The drive for efficiency collided with its programme of scientific research when the Bureau launched its own radio station six months before Pittsburgh’s KDKA, the first American commercial radio station, came on the air one Tuesday morning on 2 November in 1920. Its purpose was to study the technical problems related to early radio, and was followed by a 1923 effort to broadcast standard frequencies to help stations avoid interfering with each other’s signals. A year later, it developed an ‘earth-current meter’ whose goal was to enable measurement of the amount of current leaking into the ground and corroding nearby pipes (a common problem caused by the laying of over 40,000 miles of streetcar tracks). A 1928 effort saw the organisation burn down two condemned brick buildings in Washington D.C. to aid in the design of uniform fire resistance standards for buildings.

As the U.S. economy reeled from the Great Depression of the 1930s, the Bureau’s staff dropped from around 1,100 people in 1931 to fewer than 700 by mid-decade. Only by 1939 did it again approach the level of the 1920s. But despite pressure on its resources, the 1930s were a decade in which the organisation consolidated its reputation as a respected practitioner of science. In 1931, for example, the Bureau built a chamber that produced highly precise amounts of radiation to enable scientists to test exposure detectors to ensure their proper functioning. According to NIST, “these comparisons harmonized international measurements of radiation and were used when drafting an X-ray safety code.” It invented in 1931 the ‘visual type’ beacon for an aeroplane landing system, which enabled the pilots to locate and land on a runway in poor visibility, and began a programme of building atmospheric measurement instruments known as radiosondes to improve weather forecasting. The final major contribution of the decade came in 1936, when the Bureau sponsored an expedition to Kazakhstan to observe a solar eclipse. Using a Bureau-designed and constructed 14-foot camera and 9-inch lens, the expedition is credited with taking the first natural colour photographs of a solar eclipse.

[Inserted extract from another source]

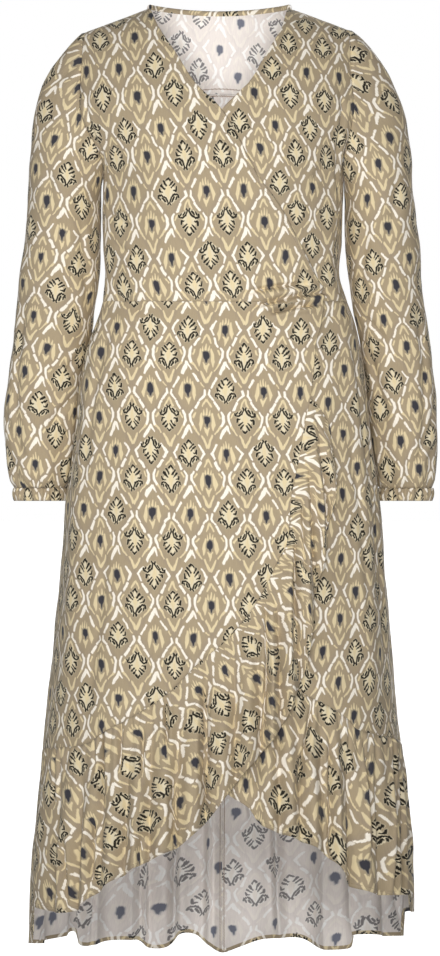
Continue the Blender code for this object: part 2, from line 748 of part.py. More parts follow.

For the Bureau, the 1940s were a decade dominated by conflict. With the nation’s attention firmly fixed on the Second World War, the organisation helped to design, create and test the radio proximity fuze and automated guided missile system known as the Bat. Perhaps its most influential contribution, however, was the 1939 appointment of Bureau Director Lyman J. Briggs as the chair of the Advisory Committee on Uranium, which ultimately became the Manhattan Project when it was taken over by the Army Corps of Engineers in 1942. In Passaglia’s account, the Bureau did important work for the atomic bomb project focused on the purification of graphite and uranium, and in the development of analytical methods. But Briggs’ conduct was criticised. The nuclear physicist Isidor Isaac Rabi is quoted by John Newhouse in War and Peace in the Nuclear Age saying that Briggs “was out of his depth…and that held things up for a year.”

After the conflict’s conclusion, the organisation returned to its focus on scientific practice by building the world’s first atomic clock in 1949. The clock, built on the microwave frequency of ammonia, wasn't precise enough for timekeeping standards (though it did validate the idea). Only later in 1955 did Louis Essen at the U.K.'s National Physical Laboratory build the first accurate atomic clock, which measured time through the change of state in atoms of caesium. It was in many ways fitting. The speed of technological change would see the Bureau shift its focus towards computing during the middle years of the 20th century. And amidst major interventions from the federal government to consolidate and reorganise, the breakneck pace of digitisation in the decade that followed proved that time was not to be taken for granted.